Benchmarking Chemical, Genetic, and Cell Line Encodings for Cancer Perturbation Response Prediction
Journal:
bioRxiv
Published Date:
Jan 1, 2025
Abstract
Estimating the response of tumor cells to specific perturbations is crucial for identifying effective treatments that selectively target cancer cells while sparing healthy ones, enabling personalized medicine approaches. Large-scale initiatives, such as DepMap, have profiled cancer cell line responses to various drug treatments and gene knockouts, facilitating the development of computational models that predict sensitivity of cancer cells to different perturbations. Existing models utilize diverse methods for encoding perturbations, including various chemical fingerprints and types of gene-gene relationships. They also rely on different architectures and are often trained on distinct datasets. This variability makes it unclear which chemical, genetic, or cell line encoding is most informative for predicting cancer cell viability following perturbation treatment.
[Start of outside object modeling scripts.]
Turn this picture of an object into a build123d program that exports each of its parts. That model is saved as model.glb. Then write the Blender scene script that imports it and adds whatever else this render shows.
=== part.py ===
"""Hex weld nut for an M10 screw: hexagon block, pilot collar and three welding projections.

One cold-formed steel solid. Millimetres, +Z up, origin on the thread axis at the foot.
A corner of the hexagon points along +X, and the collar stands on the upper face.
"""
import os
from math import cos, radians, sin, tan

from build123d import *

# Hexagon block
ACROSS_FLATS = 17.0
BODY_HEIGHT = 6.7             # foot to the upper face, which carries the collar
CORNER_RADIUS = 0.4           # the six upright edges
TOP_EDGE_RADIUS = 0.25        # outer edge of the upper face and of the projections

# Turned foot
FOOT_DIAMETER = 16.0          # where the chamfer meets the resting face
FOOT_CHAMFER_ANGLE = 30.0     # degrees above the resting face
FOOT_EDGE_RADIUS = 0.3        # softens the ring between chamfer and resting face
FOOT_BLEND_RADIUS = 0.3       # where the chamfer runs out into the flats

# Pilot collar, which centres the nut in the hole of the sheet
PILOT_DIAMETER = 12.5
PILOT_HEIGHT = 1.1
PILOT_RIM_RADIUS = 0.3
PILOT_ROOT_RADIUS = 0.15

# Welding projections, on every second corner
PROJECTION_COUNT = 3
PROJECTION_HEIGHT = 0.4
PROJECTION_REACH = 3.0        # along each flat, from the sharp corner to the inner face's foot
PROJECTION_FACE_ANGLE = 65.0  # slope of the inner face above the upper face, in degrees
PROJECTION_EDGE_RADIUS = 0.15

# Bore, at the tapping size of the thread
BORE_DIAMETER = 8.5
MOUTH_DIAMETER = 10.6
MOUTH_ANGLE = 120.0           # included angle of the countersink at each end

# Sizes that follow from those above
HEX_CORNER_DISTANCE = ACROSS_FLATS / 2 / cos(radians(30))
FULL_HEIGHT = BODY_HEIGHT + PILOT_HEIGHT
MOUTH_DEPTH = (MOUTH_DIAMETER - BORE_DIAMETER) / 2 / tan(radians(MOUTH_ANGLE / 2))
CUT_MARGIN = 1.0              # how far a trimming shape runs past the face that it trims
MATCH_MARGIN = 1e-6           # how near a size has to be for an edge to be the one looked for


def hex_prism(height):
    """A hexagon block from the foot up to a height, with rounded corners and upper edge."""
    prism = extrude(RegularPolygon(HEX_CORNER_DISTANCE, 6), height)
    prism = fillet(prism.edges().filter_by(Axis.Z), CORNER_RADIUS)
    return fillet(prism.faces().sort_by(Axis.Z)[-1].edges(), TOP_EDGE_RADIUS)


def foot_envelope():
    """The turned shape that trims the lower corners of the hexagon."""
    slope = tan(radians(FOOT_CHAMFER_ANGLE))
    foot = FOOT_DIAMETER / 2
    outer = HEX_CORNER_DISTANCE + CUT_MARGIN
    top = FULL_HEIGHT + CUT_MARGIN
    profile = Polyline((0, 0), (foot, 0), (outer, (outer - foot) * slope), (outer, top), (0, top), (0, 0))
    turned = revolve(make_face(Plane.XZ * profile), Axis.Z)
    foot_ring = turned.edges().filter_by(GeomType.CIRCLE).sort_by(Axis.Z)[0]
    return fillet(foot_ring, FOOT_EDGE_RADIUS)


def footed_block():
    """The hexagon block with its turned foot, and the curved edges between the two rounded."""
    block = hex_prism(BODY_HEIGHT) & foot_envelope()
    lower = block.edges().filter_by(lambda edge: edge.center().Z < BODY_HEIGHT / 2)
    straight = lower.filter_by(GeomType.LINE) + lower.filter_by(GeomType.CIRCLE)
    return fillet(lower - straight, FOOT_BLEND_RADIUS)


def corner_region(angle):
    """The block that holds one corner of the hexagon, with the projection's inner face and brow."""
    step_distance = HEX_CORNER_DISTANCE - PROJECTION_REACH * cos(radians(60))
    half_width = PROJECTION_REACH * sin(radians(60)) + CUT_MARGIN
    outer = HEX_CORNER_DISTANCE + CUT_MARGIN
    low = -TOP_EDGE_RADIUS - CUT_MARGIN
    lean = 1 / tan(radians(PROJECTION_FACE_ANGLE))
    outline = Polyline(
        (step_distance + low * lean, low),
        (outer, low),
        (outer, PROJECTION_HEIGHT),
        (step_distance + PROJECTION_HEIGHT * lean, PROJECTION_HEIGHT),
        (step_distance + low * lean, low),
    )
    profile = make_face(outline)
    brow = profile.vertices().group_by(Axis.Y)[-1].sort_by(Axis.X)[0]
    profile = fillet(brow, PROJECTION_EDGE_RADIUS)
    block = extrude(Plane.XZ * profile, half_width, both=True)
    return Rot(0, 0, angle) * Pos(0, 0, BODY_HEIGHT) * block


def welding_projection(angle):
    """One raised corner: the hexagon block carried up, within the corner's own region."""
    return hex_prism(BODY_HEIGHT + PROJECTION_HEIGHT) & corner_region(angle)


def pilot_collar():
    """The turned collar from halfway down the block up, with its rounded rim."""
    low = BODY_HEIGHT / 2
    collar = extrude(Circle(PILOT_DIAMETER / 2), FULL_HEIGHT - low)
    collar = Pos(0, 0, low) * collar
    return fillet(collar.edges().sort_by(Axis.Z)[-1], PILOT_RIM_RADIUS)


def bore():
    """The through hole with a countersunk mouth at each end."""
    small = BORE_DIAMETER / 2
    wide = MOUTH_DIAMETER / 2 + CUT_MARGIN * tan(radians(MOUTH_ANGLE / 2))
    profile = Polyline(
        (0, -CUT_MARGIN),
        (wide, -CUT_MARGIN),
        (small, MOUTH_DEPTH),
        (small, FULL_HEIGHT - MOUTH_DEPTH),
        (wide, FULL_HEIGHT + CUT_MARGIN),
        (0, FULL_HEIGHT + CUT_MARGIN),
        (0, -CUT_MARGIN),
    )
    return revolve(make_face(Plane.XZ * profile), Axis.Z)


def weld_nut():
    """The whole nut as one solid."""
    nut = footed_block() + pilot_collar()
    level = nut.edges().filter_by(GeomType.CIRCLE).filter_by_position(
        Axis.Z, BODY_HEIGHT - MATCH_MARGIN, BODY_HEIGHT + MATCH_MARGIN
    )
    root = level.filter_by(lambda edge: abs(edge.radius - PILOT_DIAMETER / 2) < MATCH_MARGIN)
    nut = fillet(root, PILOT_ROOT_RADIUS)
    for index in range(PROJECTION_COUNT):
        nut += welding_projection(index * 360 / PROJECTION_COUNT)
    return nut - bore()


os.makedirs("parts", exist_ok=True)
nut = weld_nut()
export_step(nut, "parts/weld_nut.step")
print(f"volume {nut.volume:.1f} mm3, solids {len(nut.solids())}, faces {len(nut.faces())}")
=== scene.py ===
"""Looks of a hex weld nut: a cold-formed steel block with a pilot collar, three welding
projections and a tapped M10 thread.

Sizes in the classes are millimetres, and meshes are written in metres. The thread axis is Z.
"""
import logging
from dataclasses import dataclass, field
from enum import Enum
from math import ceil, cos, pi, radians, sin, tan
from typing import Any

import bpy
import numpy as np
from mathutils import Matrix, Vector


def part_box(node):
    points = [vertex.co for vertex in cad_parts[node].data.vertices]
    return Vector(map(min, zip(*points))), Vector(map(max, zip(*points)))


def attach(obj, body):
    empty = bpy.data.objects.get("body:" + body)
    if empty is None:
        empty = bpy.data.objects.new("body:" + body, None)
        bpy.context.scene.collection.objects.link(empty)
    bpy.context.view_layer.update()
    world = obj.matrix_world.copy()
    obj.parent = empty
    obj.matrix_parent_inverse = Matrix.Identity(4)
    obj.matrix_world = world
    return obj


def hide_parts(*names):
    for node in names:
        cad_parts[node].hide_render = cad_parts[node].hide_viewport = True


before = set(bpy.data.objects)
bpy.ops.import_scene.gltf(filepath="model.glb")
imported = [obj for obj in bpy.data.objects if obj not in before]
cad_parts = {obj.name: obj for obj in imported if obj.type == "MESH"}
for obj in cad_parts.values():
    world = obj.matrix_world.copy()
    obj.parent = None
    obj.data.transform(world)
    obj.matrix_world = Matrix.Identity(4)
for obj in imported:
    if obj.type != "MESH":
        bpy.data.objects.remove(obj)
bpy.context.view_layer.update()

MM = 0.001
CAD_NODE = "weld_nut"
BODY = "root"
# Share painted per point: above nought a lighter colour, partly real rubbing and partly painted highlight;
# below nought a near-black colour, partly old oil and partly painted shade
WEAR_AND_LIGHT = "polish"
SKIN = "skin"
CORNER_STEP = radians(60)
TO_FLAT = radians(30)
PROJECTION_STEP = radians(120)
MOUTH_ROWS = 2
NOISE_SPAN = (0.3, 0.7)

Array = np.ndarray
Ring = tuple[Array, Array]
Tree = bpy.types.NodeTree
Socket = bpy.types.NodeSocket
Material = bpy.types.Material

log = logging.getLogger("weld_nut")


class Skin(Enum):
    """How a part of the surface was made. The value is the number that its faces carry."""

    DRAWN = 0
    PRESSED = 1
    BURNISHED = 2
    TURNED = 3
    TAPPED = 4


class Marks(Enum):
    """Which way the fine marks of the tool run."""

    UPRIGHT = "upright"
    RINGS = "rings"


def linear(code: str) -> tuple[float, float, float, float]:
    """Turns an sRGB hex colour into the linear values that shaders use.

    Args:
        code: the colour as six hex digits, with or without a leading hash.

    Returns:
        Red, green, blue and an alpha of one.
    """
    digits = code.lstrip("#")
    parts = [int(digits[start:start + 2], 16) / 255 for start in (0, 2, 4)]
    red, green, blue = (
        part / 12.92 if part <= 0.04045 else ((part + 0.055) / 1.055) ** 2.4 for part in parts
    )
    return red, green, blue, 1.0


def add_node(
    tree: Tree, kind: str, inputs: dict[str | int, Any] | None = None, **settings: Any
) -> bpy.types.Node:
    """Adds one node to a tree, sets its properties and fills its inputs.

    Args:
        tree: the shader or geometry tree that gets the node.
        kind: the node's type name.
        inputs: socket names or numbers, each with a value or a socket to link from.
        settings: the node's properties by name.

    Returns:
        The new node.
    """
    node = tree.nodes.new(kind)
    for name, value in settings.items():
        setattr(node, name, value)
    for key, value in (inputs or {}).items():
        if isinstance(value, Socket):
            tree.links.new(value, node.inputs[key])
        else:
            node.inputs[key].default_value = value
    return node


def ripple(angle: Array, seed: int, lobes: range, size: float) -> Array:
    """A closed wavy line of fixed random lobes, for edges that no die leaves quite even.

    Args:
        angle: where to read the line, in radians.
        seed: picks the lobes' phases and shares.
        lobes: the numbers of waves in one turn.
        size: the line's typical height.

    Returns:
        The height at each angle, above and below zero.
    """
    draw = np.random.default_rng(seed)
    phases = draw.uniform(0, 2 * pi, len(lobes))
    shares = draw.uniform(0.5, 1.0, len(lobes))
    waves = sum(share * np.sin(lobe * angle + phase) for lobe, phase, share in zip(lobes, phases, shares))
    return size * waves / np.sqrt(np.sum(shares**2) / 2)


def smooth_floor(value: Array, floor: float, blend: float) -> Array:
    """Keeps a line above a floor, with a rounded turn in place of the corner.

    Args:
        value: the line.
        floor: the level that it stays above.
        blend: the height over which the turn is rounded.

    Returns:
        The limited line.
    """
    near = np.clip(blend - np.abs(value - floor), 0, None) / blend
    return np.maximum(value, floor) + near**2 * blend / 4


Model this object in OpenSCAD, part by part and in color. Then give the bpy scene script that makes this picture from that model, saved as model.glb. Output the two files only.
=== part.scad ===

To address this gap, we systematically evaluated various approaches to encode chemical and genetic perturbations and cell lines on the tasks of predicting cell viability and gene dependency. We found that for genetic perturbations, STRING-based encodings yield the highest performance, considerably outperforming GO-term and protein language model based encodings, which showed promising results in previous perturbation prediction studies. For chemical perturbations, while most encoders showed comparable performance, those pre-trained on other bio-assay data yielded the highest performance. Finally, we found that for cell line encodings, raw gene expression features outperformed more sophis-ticated approaches, such as transcriptomics foundation model embeddings, as well as genotype-based encodings. Together, our results identify promising approaches for encoding chemical and genetic perturbations and enable virtual screening for perturbations with selective toxicity.